NCCL2 Survey - PaddlePaddle/Paddle GitHub Wiki
- NCCL 1.0 support one machine multi devices, devices use PCIe、NVlink、GPU Direct P2P to communicate with each other.
- NCCL 2.0 support multi machines,machines use Sockets(Ethernet) or InfiniBand with GPU Direct RDMA to communicate with each other。

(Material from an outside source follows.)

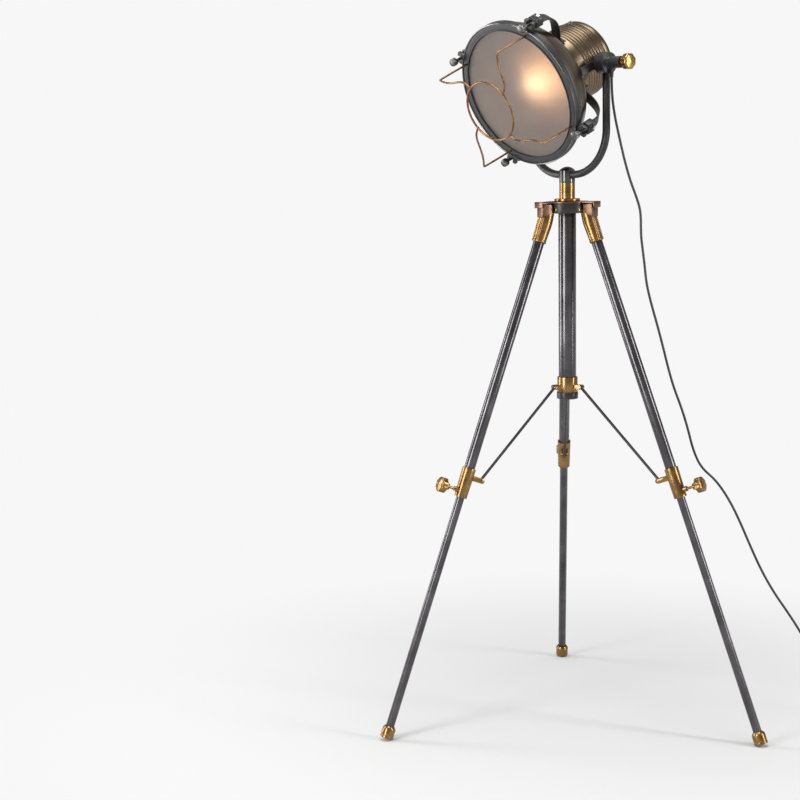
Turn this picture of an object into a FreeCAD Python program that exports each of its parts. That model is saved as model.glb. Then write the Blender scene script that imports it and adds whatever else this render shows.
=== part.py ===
"""Tripod floor lamp with a tilting searchlight head, as a parametric document.

Row frame, in millimetres: the origin lies on the floor under the column's axis, +Z is up, the
head's tilt axis is parallel to X and the head points towards -Y, tipped below the horizontal.
"""

import FreeCAD, Part
import math
import os
import re

import Sketcher
from FreeCAD import Placement, Rotation, Vector

# Driving dimensions, in millimetres and degrees.
SIZES = {
    # Legs. Places along a leg are counted from the knee point down the tube's axis.
    "leg_length": 1249.4,
    "leg_angle": 20.1,
    "tripod_turn": 17.2,
    "knee_radius": 48.0,
    "hinge_radius": 42.0,
    "hinge_pin_dia": 6.0,
    "hinge_pin_length": 45.0,
    "upper_tube_dia": 25.0,
    "upper_tube_wall": 1.5,
    "upper_tube_start": 30.0,
    "lower_tube_dia": 19.0,
    "lower_tube_wall": 1.5,
    "lower_tube_overlap": 100.0,
    "guide_ring_length": 12.0,
    "elbow_width": 30.0,
    "elbow_eye_dia": 22.0,
    "elbow_reach": 29.0,
    "elbow_socket_dia": 36.0,
    "elbow_mouth_dia": 30.0,
    "elbow_length": 78.0,
    "elbow_seat": 18.0,
    "elbow_shoulder_drop": 20.0,
    "elbow_top": 10.0,
    "sleeve_start": 612.0,
    "sleeve_length": 69.0,
    "sleeve_guide_length": 29.0,
    "sleeve_top_dia": 31.2,
    "sleeve_foot_dia": 28.8,
    "foot_dia": 30.0,
    "foot_length": 28.0,
    "foot_floor": 6.0,
    "foot_edge": 1.0,
    # Fits
    "running_gap": 0.05,
    "side_gap": 0.5,
    # Clamp knobs
    "knob_dia": 35.0,
    "knob_length": 15.0,
    "knob_neck_dia": 15.0,
    "knob_neck_length": 9.0,
    "knob_dish_dia": 7.0,
    "knob_dish_offset": 1.2,
    "knob_dish_count": 8.0,
    "knob_dome": 2.5,
    "knob_screw_dia": 6.0,
    "knob_place": 666.0,
    "knob_standoff": 38.0,
    "knob_boss_dia": 12.0,
    "knob_boss_end": 22.0,
    # Spreader linkage
    "ear_place": 632.0,
    "ear_offset": 37.0,
    "ear_width": 18.0,
    "ear_dia": 12.0,
    "ear_rivet_dia": 7.0,
    "ear_rivet_length": 1.5,
    "strut_dia": 6.5,
    "strut_eye_dia": 11.0,
    "strut_eye_width": 6.4,
    "strut_angle": 44.5,
    "collar_dia": 46.4,
    "collar_length": 34.5,
    "collar_pivot_radius": 34.0,
    "collar_pivot_height": 12.0,
    "collar_pin_dia": 5.0,
    # Column and hub
    "column_dia": 40.0,
    "column_wall": 2.0,
    "end_ring_dia": 49.0,
    "end_ring_length": 16.0,
    "hub_dia": 94.0,
    "hub_above_hinge": 14.0,
    "hub_below_hinge": 8.5,
    "hub_slot_root": 29.0,
    "hub_socket_depth": 18.0,
    "plate_thickness": 4.0,
    "plate_arm_width": 33.0,
    "plate_arm_reach": 76.0,
    "plate_centre_dia": 98.0,
    "plate_lip_depth": 10.0,
    "plate_lip_thickness": 2.5,
    "flange_dia": 58.0,
    "flange_thickness": 6.0,
    "stem_dia": 35.0,
    "stem_length": 36.0,
    "spigot_dia": 26.0,
    "spigot_length": 30.0,
    "cap_dia": 36.0,
    "cap_length": 36.0,
    "cap_dome": 9.0,
    # Yoke
    "yoke_tube_dia": 17.0,
    "yoke_tube_wall": 2.0,
    "yoke_half_width": 122.0,
    "yoke_bend": 100.0,
    "yoke_drop": 243.0,
    "boss_dia": 47.0,
    "boss_inner": 104.0,
    "boss_outer": 132.0,
    "boss_neck_dia": 26.0,
    "boss_neck_end": 168.0,
    "gland_place": 138.0,
    "gland_dia": 10.0,
    "gland_length": 20.0,
    # Head. Places along the head's axis are counted forwards from the tilt pivot.
    "head_tilt": 23.3,
    "housing_dia": 168.0,
    "housing_wall": 2.0,
    "housing_back": 44.0,
    "housing_front": 58.0,
    "rib_count": 7.0,
    "rib_pitch": 8.5,
    "rib_depth": 2.5,
    "rib_start": 34.0,
    "tail_length": 21.0,
    "tail_round": 13.0,
    "bell_dia": 322.0,
    "bell_wall": 1.6,
    "bell_round": 112.0,
    "bell_front": 154.0,
    "rim_dia": 335.4,
    "rim_back": 146.0,
    "rim_front": 165.6,
    "rim_opening": 298.0,
    "rim_wall": 5.5,
    "rim_flange": 3.0,
    "glass_dia": 314.0,
    "glass_thickness": 4.0,
    "gasket_thickness": 1.6,
    "reflector_mouth_dia": 300.0,
    "reflector_neck_dia": 64.0,
    "reflector_back": 40.0,
    "reflector_wall": 1.2,
    "reflector_round": 210.0,
    "holder_dia": 44.0,
    "holder_back": 22.0,
    "holder_front": 24.0,
    "holder_plate_thickness": 3.0,
    "bulb_cap_dia": 27.0,
    "bulb_cap_length": 22.0,
    "bulb_dia": 60.0,
    "bulb_centre": 82.0,
    "stud_dia": 12.0,
    "stud_end": 180.0,
    "bar_width": 18.0,
    "bar_thickness": 6.0,
    "bar_back": 14.0,
    "bar_front": 50.0,
    # Rim clamps and guard
    "clamp_turn": 59.0,
    "clamp_radius": 180.2,
    "strap_tail": 28.0,
    "strap_rise": 46.0,
    "strap_straight": 26.0,
    "strap_width": 26.0,
    "strap_thickness": 3.0,
    "block_back": 124.0,
    "block_front": 146.0,
    "block_depth": 17.0,
    "block_groove": 2.0,
    "block_groove_start": 10.0,
    "block_groove_pitch": 5.0,
    "block_corner": 2.5,
    "lug_back": 150.0,
    "lug_front": 159.0,
    "lug_outer": 189.0,
    "lug_slot_width": 8.0,
    "clamp_screw_dia": 6.0,
    "clamp_screw_back": 130.0,
    "clamp_head_dia": 18.0,
    "clamp_head_back": 174.0,
    "clamp_head_length": 11.0,
    "small_screw_dia": 8.0,
    "small_screw_height": 2.5,
    "guard_wire_dia": 4.5,
    "guard_foot_radius": 154.5,
    "guard_front": 254.0,
    "guard_ring_radius": 67.6,
    "guard_join_turn": 25.0,
    # Cord
    "cord_dia": 5.5,
    "coil_turn_dia": 62.0,
    "coil_height": 11.0,
    "coil_band": 17.0,
    "tie_width": 12.0,
    "tie_thickness": 1.2,
    "plug_length": 40.0,
    "plug_width": 34.0,
    "plug_height": 14.0,
    "plug_neck_dia": 9.0,
    "plug_neck_length": 26.0,
    "plug_offset": 18.0,
    "plug_chamfer": 3.0,
    "plug_pin_dia": 4.8,
    "plug_pin_length": 19.0,
    "plug_pin_spacing": 19.0,
}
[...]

- Multi-gpu and multi-node communication collectives such as:
- all-gather
- all-reduce
- broadcast
- reduce
- reduce-scatter
 
- Automatic topology detection to determine optimal communication path Optimized to achieve high bandwidth over PCIe and NVLink high-speed interconnect
- Support multi-threaded and multiprocess applications Multiple ring formations for high bus utilization
- Support for InfiniBand verbs, RoCE and IP Socket internode communication
- Delivers over 90% multi-node scaling efficiency using up to eight GPU-accelerated servers
- Performs automatic topology detection to determine optimal communication path
- Optimized to achieve high bandwidth over PCIe and NVLink high-speed interconnect
- Support for RDMA over Converged Ethernet (RoCE) network protocol for multi-node scaling
- 
NCCL 2.0 is not open sourced, it provides a deb install file, install guide. It contains a header file and two lib: /usr/lib/x86_64-linux-gnu/libnccl_static.a /usr/lib/x86_64-linux-gnu/libnccl.so -> libnccl.so.2 /usr/include/nccl.h
- 
use CUDA8 or above 
- 
only support Ubuntu 14.04/Ubuntu 16.04/agnostic Operating system. 
- 
does not support auto scaling 
- 
does not support customized communication group 
NCCL follows the MPI collectives API fairly closely. Before any collectives can be called, a communicator object must be initialized on each GPU.
On a single-process machine, all GPUs can be conveniently initialized using ncclCommInitAll. For multi-process applications (e.g., with MPI), ncclCommInitRank must be called for each GPU. Internally ncclCommInitRank invokes a synchronization among all GPUs, so these calls must be invoked in different host threads (or processes) for each GPU. A brief single-process example follows, for an MPI example see test/mpi/mpi_test.cu. For details about the API see nccl.h.
#include <nccl.h>
typedef struct {
  double* sendBuff;
  double* recvBuff;
  int size;
  cudaStream_t stream;
} PerThreadData;
int main(int argc, char* argv[])
{
  int nGPUs;
  cudaGetDeviceCount(&nGPUs);
  ncclComm_t* comms = (ncclComm_t*)malloc(sizeof(ncclComm_t)*nGPUs);
  ncclCommInitAll(comms, nGPUs); // initialize communicator
                                // One communicator per process
  PerThreadData* data;
  ... // Allocate data and issue work to each GPU's
      // perDevStream to populate the sendBuffs.
  for(int i=0; i<nGPUs; ++i) {
    cudaSetDevice(i); // Correct device must be set
                      // prior to each collective call.
    ncclAllReduce(data[i].sendBuff, data[i].recvBuff, size,
        ncclDouble, ncclSum, comms[i], data[i].stream);
  }
  ... // Issue work into data[*].stream to consume buffers, etc.
}Pytorch distributes with nccl 2, wrap it as Python API
https://github.com/pytorch/pytorch/blob/master/torch/csrc/cuda/Module.cpp#L420 https://github.com/pytorch/pytorch/blob/master/torch/cuda/nccl.py
It can also compile with NCCL2 without any modifications.
for distribute training, pytorch write a module named THD
Tensorflow use NCCL 1 as contrib module, and also wrap it in Python API https://www.tensorflow.org/api_docs/python/tf/contrib/nccl
horovod is based on Tensorflow and NCCL 2 to improve the performance of tensorflow distributed training.
NCCL 2 introduced the ability to run ring-allreduce across multiple machines, enabling us to take advantage of its many performance boosting optimizations.